In the disclosed wing-Fresnel lens LED package structure 8000, the side-emitted light 8006, shown as dashed arrow lines, is eliminated by either reflection or absorption by the coating layer 8008. The adhesive 8004 is then protected from UV photons by the coating layer 8008, so only the upward light rays 8005 leave the wing-Fresnel lens 8003. The adhesive material 8004 hidden behind the coating layer 8008 is thus protected from the UV photons by the coating layer 8008. As a result, the material degradation of the adhesive material 8004 is therefore minimized.

The height of the extension platform bottom above the substrate is in a range of 1 micron to 1 millimeter, but can be adjusted according to real applications.

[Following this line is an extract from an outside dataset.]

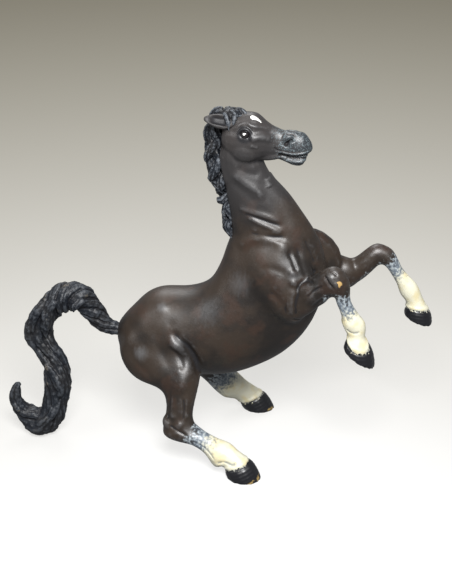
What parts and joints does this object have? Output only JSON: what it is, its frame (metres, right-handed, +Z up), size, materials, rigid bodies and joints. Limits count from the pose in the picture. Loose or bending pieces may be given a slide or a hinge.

Many modifications and other embodiments of the inventions set forth herein will come to mind to one skilled in the art to which these inventions pertain having the benefit of the teachings presented in the foregoing descriptions and the associated drawings. Therefore, it is to be understood that the inventions are not to be limited to the specific embodiments disclosed and that modifications and other embodiments are intended to be included within the scope of the appended claims. Although specific terms are employed herein, they are used in a generic and descriptive sense only and not for purposes of limitation.